Повесив одежду на руку, чуть прихрамывая, Джон Эндрос развернулся и пошел прочь. Когда он покинул темный участок вытоптанной земли и ступил на примыкающую лужайку, все еще ярко светила луна. За полмили отсюда, со станции, послышался гул семичасового поезда.
* * *
– С ума ты, что ли, сошел? – прерывающимся голосом воскликнула Эдит. – Я-то думала, что ты хочешь все уладить и покончить дело миром! Я только поэтому и ушла!
– Ты хотела, чтобы мы все уладили?
– Конечно же нет – я больше знать их не желаю! Но я, разумеется, думала, что ты собираешься поступить именно так! – Она мазала йодом царапины у него на шее и на спине, а он, не двигаясь, сидел в теплой ванне. – Я вызову врача, – с настойчивостью продолжала она. – У тебя могут быть какие-нибудь внутренние травмы.
Он отрицательно покачал головой.
– Ни в коем случае, – ответил он. – Я вовсе не хочу, чтобы об этом знал весь город.
– Но я так и не поняла, как же все так вышло?
– Я тоже. – Он хмуро улыбнулся. – Дети в гостях – тяжелый случай.

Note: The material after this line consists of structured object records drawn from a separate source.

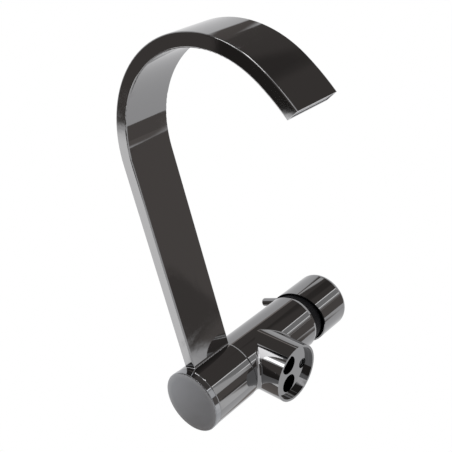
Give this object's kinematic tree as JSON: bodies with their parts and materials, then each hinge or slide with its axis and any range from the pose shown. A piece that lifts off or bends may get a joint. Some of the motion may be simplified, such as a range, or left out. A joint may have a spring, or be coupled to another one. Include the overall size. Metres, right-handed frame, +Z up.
{
  "type": "folding tap",
  "caption": "Folding mixer tap: a flat arched spout folds about a horizontal barrel on a short round leg, and a tilting knob with a pin lever on the barrel's end sets flow and warmth.",
  "frame": {"origin": "centre of the leg's seating face, which is the mouth of the gasket recess", "axes": "+Z up out of the sink deck, +X along the barrel from the spout's end to the knob, -Y the side on which the arched spout and its outlet lie when folded"},
  "size_m": [0.1382, 0.2423, 0.1181],
  "materials": {
    "dark_chrome": "polished dark chrome",
    "satin_chrome": "satin dark chrome",
    "brass": "machined",
    "steel": "bright stainless",
    "black_plastic": "moulded black",
    "white_plastic": "moulded white",
    "ceramic": "lapped alumina",
    "rubber": "nitrile rubber"
  },
  "bodies": {
    "tap_body": {"valve_body": "dark_chrome", "spout_spindle": "brass", "spindle_o_rings": "rubber", "spindle_seal": "rubber", "thrust_ring": "white_plastic", "friction_ring": "white_plastic", "retaining_washer": "steel", "retaining_screw": "steel", "cartridge_housing": "white_plastic", "cartridge_base": "white_plastic", "base_seals": "rubber", "fixed_ceramic_disc": "ceramic", "cartridge_nut": "brass", "cover_ring": "black_plastic"},
    "spout": {"spout_tube": "dark_chrome", "outlet_insert": "black_plastic", "spout_collar": "dark_chrome", "end_cap": "satin_chrome", "cap_o_ring": "rubber"},
    "rotor": {"cartridge_rotor": "black_plastic", "rotor_o_ring": "rubber", "pivot_pin": "steel"},
    "disc": {"moving_ceramic_disc": "ceramic", "disc_carrier": "white_plastic"},
    "knob": {"cartridge_stem": "steel", "knob_insert": "black_plastic", "knob_shell": "dark_chrome", "lever_pin": "dark_chrome", "grub_screw": "steel"}
  },
  "joints": [
    {"name": "spout_fold", "type": "hinge", "parent": "tap_body", "child": "spout", "pos_m": [0, 0, 0.0331], "axis": [1, 0, 0], "range_deg": [-73, 17]},
    {"name": "knob_turn", "type": "hinge", "parent": "tap_body", "child": "rotor", "pos_m": [0, 0, 0.0331], "axis": [1, 0, 0], "range_deg": [-22.5, 67.5]},
    {"name": "lever_tilt", "type": "hinge", "parent": "rotor", "child": "knob", "pos_m": [0.044, 0, 0.0331], "axis": [0, 0.9239, -0.3827], "range_deg": [0, 15]},
    {"name": "disc_slide", "type": "slide", "parent": "rotor", "child": "disc", "axis": [0, 0.3827, 0.9239], "range_m": [0, 0.00367]}
  ],
  "couplings": [
    {"joint": "disc_slide", "follows": "lever_tilt", "m_per_rad": 0.014}
  ]
}
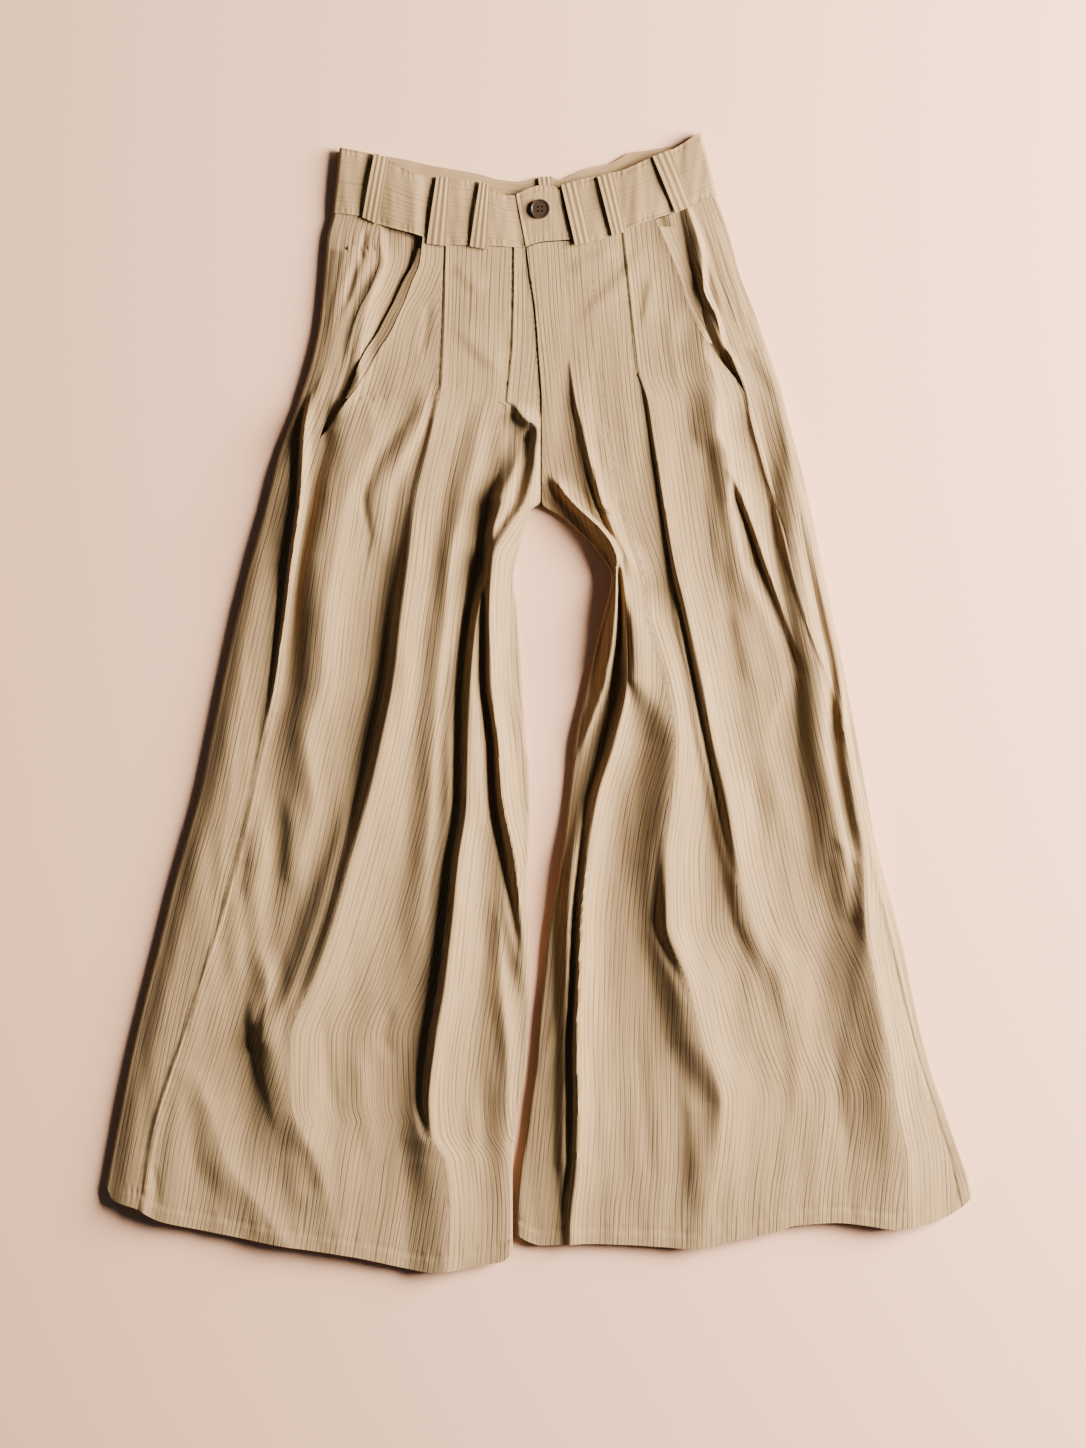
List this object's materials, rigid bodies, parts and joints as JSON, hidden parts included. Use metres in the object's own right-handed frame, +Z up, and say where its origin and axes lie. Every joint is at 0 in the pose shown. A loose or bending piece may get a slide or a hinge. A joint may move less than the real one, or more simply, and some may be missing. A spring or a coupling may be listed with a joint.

– Ладно. Есть и хорошая новость, – бодро сказала Эдит. – Просто счастье, что у нас дома оказался бифштекс – я купила его на завтра!
– И что?
– Приложим к глазу, естественно! Я ведь едва не взяла телятину! Тебе просто повезло!
Спустя полчаса, уже одетый – если не считать воротничка, который пока что было невозможно нацепить из-за пострадавшей шеи, – Джон осмотрел себя в зеркало, проверяя, как двигаются руки и ноги.
– Надо восстанавливать форму, – задумчиво произнес он. – Что-то я постарел.